Один из самых поэтичных французских пейзажистов, Франсуа Мариус Гране, писал свои восхитительные акварели, угадывая особое, парижское дрожание влажного воздуха над перламутровым городом, которое словно превращает камень в невесомую прозрачную субстанцию («Сена и Лувр», 1841). Город оттачивал и вдохновлял поэтические миражи Константена Гиса.
А новый Париж, конечно же, открыли импрессионисты. Сам импрессионизм, несомненно, парижанин, «париго». Наделенные особой отвагой видения, жадностью к новому, умением чувствовать эстетику меняющегося мира, импрессионисты радостно приняли меняющийся город. Поэзия старой столицы, таинственность средневековых улиц, готических фасадов, башенок, почерневших от времени и пыли статуй не занимали и не привлекали их. Они писали свой, сегодняшний Париж, его изменившиеся ритмы, просторы непривычно широких улиц, очарование толпы, суетной, элегантной, мерцающей нарядами, жестами, особой столичной торопливостью, они видели весь невиданно изменившийся Париж. Они видели единство живописного впечатления и там, где не было вовсе стилистического единства зданий и сюжетов. Чистота стиля возникала только на холсте, ибо не архитектурой одной прекрасен город, но жизнью и трепетом каждого мига.
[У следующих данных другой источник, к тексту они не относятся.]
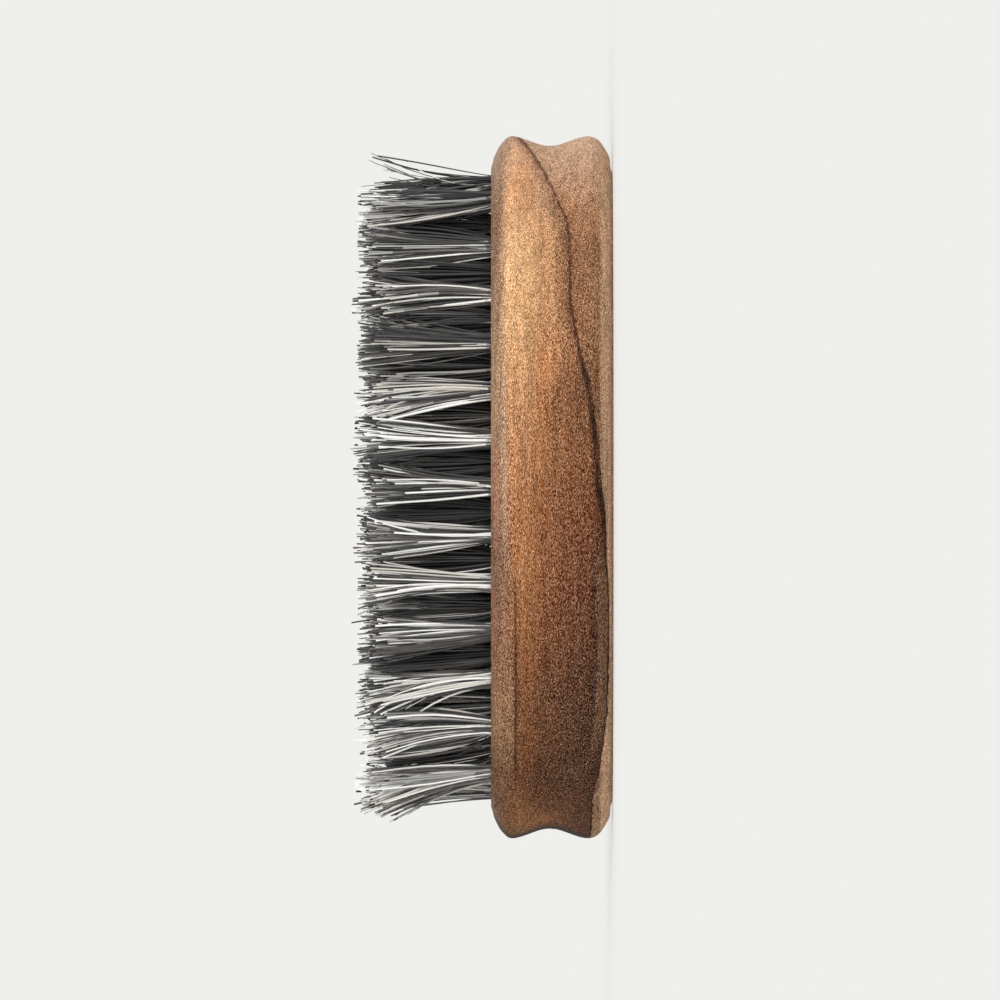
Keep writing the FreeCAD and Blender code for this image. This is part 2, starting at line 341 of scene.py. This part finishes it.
def edge_share(centre):
    """0 for a tuft in the middle of the brush, 1 for one in the outermost ring."""
    oval = abs(centre[0] / FIELD_LENGTH) ** FIELD_POWER + abs(centre[1] / FIELD_WIDTH) ** FIELD_POWER
    return min(1.0, max(0.0, (oval - EDGE_START) / EDGE_DEPTH))


class Tuft:
    """The loose fibres of one tuft. The steps run in this order and share one random source."""

    def __init__(self, rng, centre):
        self.rng = rng
        self.centre = centre
        self.edge = edge_share(centre)
        self.along = centre[0] / HALF_LENGTH
        self.count = int(round(INNER_FIBRES + (OUTER_FIBRES - INNER_FIBRES) * self.edge))
        self.gather()
        self.aim()
        self.trim()
        self.loosen()
        self.path = self.bend()
        self.half, self.turn = self.sections()
        self.shades = self.stretch_shades(self.kinds())

    def scatter(self, spread, *shape):
        """Random numbers round zero."""
        return self.rng.normal(0, spread, shape)

    def lock_scatter(self, spreads, *shape):
        """Random numbers round zero for each fibre, partly shared by the fibres of a lock."""
        shared, own = spreads
        return self.scatter(shared, LOCKS, *shape)[self.lock] + self.scatter(own, self.count, *shape)

    def some(self, share):
        """A random choice of about this share of the fibres."""
        return self.rng.uniform(0, 1, self.count) < share

    def gather(self):
        """Roots packed in the round hole, and the lock that each fibre belongs to."""
        angle = self.rng.uniform(0, 2 * math.pi, self.count)
        self.reach = np.sqrt(self.rng.uniform(0, 1, self.count))
        direction = np.stack([np.cos(angle), np.sin(angle)], 1)
        self.root = direction * (self.reach * ROOT_RADIUS)[:, None]
        seeds = self.root[self.rng.choice(self.count, LOCKS, replace=False)]
        self.lock = np.argmin(((self.root[:, None] - seeds[None]) ** 2).sum(2), 1)

    def aim(self):
        """Tips spread from the roots; the -X end and the long sides lean outward."""
        x, y = self.centre
        lean = np.interp(self.along, *END_LEAN) if self.along > 0 else -TIP_LEAN * self.along ** 2
        lean = np.maximum(x + lean, TIP_LEAN_LIMIT) - x
        lean = np.array([lean, SIDE_LEAN * y / HALF_WIDTH]) + self.scatter(LEAN_SCATTER, 2)
        spread = self.root * SPREAD * (self.reach ** -TIP_EVENNESS)[:, None]
        self.tip = spread + lean + self.lock_scatter(TIP_SCATTER, 2)
        self.bow = self.lock_scatter(BOW_SCATTER, 2)

    def trim(self):
        """Heights of the cut: inner tufts and the sides of each tuft are a little lower."""
        full = TIP_Z - FACE_Z
        drop = self.rng.uniform(*TUFT_DROP) + (1 - self.edge) * INNER_DROP + SIDE_DROP * self.reach ** 2
        height = full + self.lock_scatter(HEIGHT_SCATTER) - drop
        self.height = np.minimum(height, full + self.rng.uniform(*HIGHEST))

    def loosen(self):
        """Strays that leave their tuft, and short fibres."""
        self.stray = self.some(np.interp(self.along, *STRAY_SHARE))
        self.strays = int(self.stray.sum())
        self.tip[self.stray] += self.rng.uniform(-STRAY_REACH, STRAY_REACH, (self.strays, 2))
        if self.along > END_TUFTS:
            loose = ROOT_RADIUS * SPREAD + self.rng.uniform(-LOOSE_REACH, LOOSE_REACH, self.strays)
            self.tip[self.stray, 0] = np.maximum(self.tip[self.stray, 0], loose)
        short = self.some(SHORT_SHARE)
        self.height[short] *= self.rng.uniform(*SHORT_HEIGHT, int(short.sum()))

    def bend(self):
        """Points of each fibre; inner tufts open at once, outer ones stay parallel for longer."""
        rng, count = self.rng, self.count
        late = self.edge ** LATE_POWER * np.interp(self.along, *LATE_SHARE)
        opening = rng.uniform(*OPENING, count) + late * rng.uniform(*LATE_OPENING, count)
        strength = END_STRAY_OPENING if self.along > END_TUFTS else 1.0
        opening[self.stray] += rng.uniform(*STRAY_OPENING, self.strays) * strength
        early = (1 - late) * EARLY_DEPTH
        wave = self.scatter(WAVE_SCATTER, count, 2)
        phase = rng.uniform(0, 2 * math.pi, count)
        cut = rng.uniform(*CUT_LENGTH, count)
        slide = rng.uniform(-1, 1, (count, 1)) * SLIDES
        z = np.empty((count, RINGS))
        z[:, 0] = -ROOT_DEPTH
        z[:, 1:-1] = (self.height - cut)[:, None] * (LEVELS + slide)
        z[:, -1] = self.height
        above = np.clip((z + early) / (self.height[:, None] + early), 0, 1)
        share = above ** opening[:, None]
        path = np.empty((count, RINGS, 3))
        for axis in (0, 1):
            straight = self.root[:, axis, None] + (self.tip - self.root)[:, axis, None] * share
            curve = self.bow[:, axis, None] * np.sin(math.pi * above)
            ripple = wave[:, axis, None] * np.sin(WAVE_ANGLE * above + phase[:, None]) * above
            path[:, :, axis] = self.centre[axis] + straight + curve + ripple
        path[:, :, 2] = FACE_Z + z
        return path

    def sections(self):
        """Half width and half thickness of each fibre, and its turn at the root and twist."""
        rng, count = self.rng, self.count
        half = np.stack([rng.uniform(*HALF_WIDE, count), rng.uniform(*HALF_THIN, count)], 1)
        outward = math.atan2(self.centre[1] / FIELD_WIDTH ** 2, self.centre[0] / FIELD_LENGTH ** 2)
        spread = TURN_SCATTER[0] + (TURN_SCATTER[1] - TURN_SCATTER[0]) * self.edge
        turn = rng.normal(outward + math.pi / 2, spread, count)
        return half, np.stack([turn, rng.normal(0, TWIST_SCATTER, count)], 1)

    def kinds(self):
        """Kind of each fibre: paler towards the -X end, and darker on the flanks that face the
        neighbouring tufts along the brush, as painted shade between tufts.
        """
        rng = self.rng
        paleness = np.interp(self.along, *PALENESS) * rng.uniform(*PALENESS_SCATTER)
        chance = np.array([inner + (outer - inner) * self.edge for *_, outer, inner in FIBRE_KINDS])
        chance[:FIRST_DARK] *= paleness
        chance = chance / chance.sum()
        lock_kind = rng.choice(len(FIBRE_KINDS), LOCKS, p=chance)
        own_kind = rng.choice(len(FIBRE_KINDS), self.count, p=chance)
        kind = np.where(self.some(LOCK_COLOUR_SHARE), lock_kind[self.lock], own_kind)
        # painted shade between tufts: some fibres on the flanks towards the neighbours along X are
        # darker
        flank = np.abs(self.root[:, 0]) > FLANK_START * ROOT_RADIUS
        kind[flank & self.some(SHADED_FLANK_SHARE)] += FLANK_SHADE_STEP
        return kind

    def stretch_shades(self, kind):
        """Kind of each stretch of each fibre: darker at the root as painted shade near the wood, and
        some dark fibres pale upwards.
        """
        rng, count = self.rng, self.count
        deepest_root_shade = ROOT_SHADE_STEPS if self.along > SHADED_ROOTS_FROM else FEWER_ROOT_SHADE_STEPS
        shades = np.repeat(kind[:, None], RINGS - 1, axis=1)
        # painted shade near the wood: the root stretches are darker by a few kinds, the next one by up
        # to one
        shades[:, :ROOT_STRETCHES] += rng.integers(0, deepest_root_shade + 1, (count, 1))
        shades[:, ROOT_STRETCHES] += rng.integers(0, 2, count)
        pale = (kind >= FIRST_DARK) & self.some(PALE_TOP_SHARE)
        shades[pale, PALE_STRETCH:] -= rng.integers(0, PALE_TOP_STEPS + 1, (int(pale.sum()), 1))
        shades[pale, PALEST_STRETCH:] -= 1
        return np.clip(shades, 0, len(FIBRE_KINDS) - 1)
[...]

В первые часы первого в моей жизни дня в Париже, в этой оглушающей августовской жаре, потрясенный тысячью пронзительных мелочей, ворвавшихся в реальную действительность из книг, фильмов, из памяти и воображения, я почти потерял способность видеть то целое, подлинное и прекрасное, что являет собой Париж, тогда снова вспоминал я и Золя, и импрессионистов, открытые ими ритмы и визуальную логику города.
Именно тогда, в первый приезд, с особой остротой вспомнил я Альбера Марке, которого любил с редкой для меня пылкостью: его суровая изысканность, аскетизм общего и богатство цветовых нюансировок дарили волшебный ключ в царство хорошего вкуса и в колористическую суть Парижа. Беспомощный, мечущийся взгляд выручило искусство.
Оказалось, Марке позволяет и нынче видеть сквозь искрящиеся и пленительные мелочи парижской реальности потаенные ритмы, цвета, масштаб города, его величавую стать.